Once there, they lose the leopard, the bone, and David’s clothes. The latter Susan did on purpose to keep David around longer. As they search for Baby, they mistakenly set a wild leopard from the circus loose. Before they capture any of the animals, Susan and David are jailed by Constable Slocum (Walter Catlett), and through a series of miscommunications, they aren’t the only characters locked up. In the end and after plenty of laughs, the story wraps up in a silly yet plausible way.

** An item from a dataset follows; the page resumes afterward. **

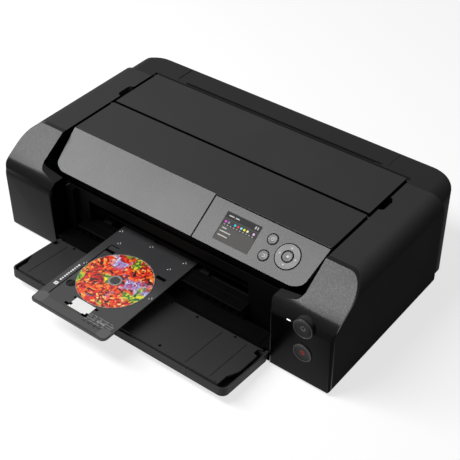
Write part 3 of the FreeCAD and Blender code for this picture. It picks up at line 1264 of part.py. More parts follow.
def carriage():
    """Open-topped carriage with its rail bearing, belt clamp and strip reader."""
    x = CARRIAGE_PARK_X
    half = CARRIAGE_WIDTH / 2
    y0, y1 = at(CARRIAGE_DEPTH[0]), at(CARRIAGE_DEPTH[1])
    low = HOLDER_HEIGHT + WALL + 2
    high = low + CARRIAGE_HEIGHT
    side = [(y0, low, 4), (y1, low, 2), (y1, high, 2), (y0 + 8, high, 4), (y0, high - 18, 6)]
    body = prism_x(side, x - half, x + half)
    body = body.cut(box(x - half + WALL, x + half - WALL, y0 + WALL, y1 - WALL, low + WALL, high + 1))
    bearing = prism_x([(y1 - 1, RAIL_HEIGHT - 8, 0), (at(RAIL_DEPTH + 7.5), RAIL_HEIGHT - 8, 3),
                       (at(RAIL_DEPTH + 7.5), RAIL_HEIGHT + 8, 3), (y1 - 1, RAIL_HEIGHT + 8, 0)],
                      x - half, x + half)
    clamp_top = BELT_HEIGHT - PULLEY_RADIUS - BELT_THICK - SLIP * 1.5
    clamp = box(x - 9, x + 9, y1 - 1, at(BELT_DEPTH + BELT_WIDTH), clamp_top - 3, clamp_top)
    reader = box(x - 9, x + 9, y1 - 1, at(STRIP_DEPTH + 4), STRIP_HEIGHT - 6, STRIP_HEIGHT + 8)
    slot = box(x - 10, x + 10, at(STRIP_DEPTH) - 0.6, at(STRIP_DEPTH) + 0.9, STRIP_HEIGHT - 1, STRIP_HEIGHT + 9)
    whole = joined([body, bearing, clamp, reader.cut(slot)])
    return whole.cut(rod_x(x - half - 1, x + half + 1, at(RAIL_DEPTH), RAIL_HEIGHT, RAIL_RADIUS + RUNNING))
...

The following text appears in the liner notes: “Its (the film) existing elements are few and problematic. Working with the Warner Bros. archive, preservationist Craig Johnson identified the best pieces of film: a 35mm nitrate duplicate negative from the British Film Institute and a 35mm safety fine-grain positive. The archive scanned both elements at Motion Picture Imaging in Burbank, California, and Criterion Collection restorers pieced them together to create the highest-quality version possible. Although the nitrate duplicate negative maintained a good underlying image, it was riddled with mold that the digital restorers were unable to remove, while the fine-grain positive was fourth-generation and didn’t look nearly as good. The nitrate film was then sent to Image Protection Services in Burbank for a test on a wet-gate film scanner, which proved to virtually eliminate the mold from the image. The element was subsequently rescanned in its entirety in 16-bit 4K resolution on a wet-gate Oxberry film scanner. The film was finally digitally restored at Criterion Post using MTI Film’s DRS for warps and splices and Digital Vision’s Phoenix for jitter and flicker.”
A good variety of grays appear. Blacks are inky, and tend to crush in some scenes. The image is pretty grainy, especially early on. The focus is soft throughout. There are signs of dirt and wear as seen when a hair appears at the bottom of frame when David leaves Susan’s apartment and speckles appear on the left when David meets Major Applegate. The optical tricks with the leopard, from rear screens to plexiglass walls, are apparent in high definition.
“The original monaural soundtrack was remastered at from the 35mm optical tracks found on the same picture elements using Avid’s Pro Tools and iZotope RX.” Dialogue is clear and balances in the mix with the effects and limited music. There’s a strong hiss on the track.
The Special Edition Features are in HD and created by Criterion in 2021 unless noted:
- Commentary – Recorded by director Peter Bogdanovich in 2005, who has high praise for the film, calling it “the wildest, most outrageously funny talking picture [he] had ever seen…among [his] most favorite pictures and one of the greatest comic treasures of the American screen.” The track contains sections of interviews Bogdanovich conducted with Hawks in the 1960s and ’70s, allowing viewers to hear from the late director about the film.
- Scott Eyman (19 min) – The author of Cary Grant: A Brilliant Disguise discusses Grant’s early acting career as clips and stills show on screen.
- John Bailey (11 min) – Bailey, who has been given the Lifetime Achievement Award American Society of Cinematographers, discussesdirector of photography Russell Metty and his work on Baby.
- Craig Barron (13 min) – Thefilm historian discusses the career of visual-effects pioneer Linwood Dunn and his work on Baby, including some of the tricks they used incorporating the leopard.
- Howard Hawks: A Hell of a Good Life (1080i, 57 min) – In November 1977, filmmaker Hans-Christoph Blumenberg shot the last interview with Hawks at the director’s home in Palm Springs, California, which was incorporated into this film, which aired on West German TV.
- Selected-Scene Commentary (23 min) – Costume historian Shelly Foote discusses the career of designer Howard Greer and his work on Baby with a focus on four scenes.
- Cary Grant (audio, 36 min) – Recorded on October 6, 1969 after a screening of Baby as part of a “Hollywood in the Thirties” film series presented by the Academy of Motion Picture Arts and Sciences, Grant fields audience questions.
- Howard Hawks and Peter Bogdanovich (audio, 15 min) – An audio excerpt from a conversation between Hawks and Bogdanovich, recorded in Palm Springs, CA, 1972, which covers Baby.
- Trailer (1080i, 3 min)
Bringing Up Baby is a very funny comedy of errors brought to life by a talented cast who handle the silliness they been tasked with well. Although released in 1938, the material has a modern feel to it. The Criterion Blu-ray delivers as good a presentation under its compromised sources. Fans of the film and filmmaking will enjoy the extras which focus on those who made it.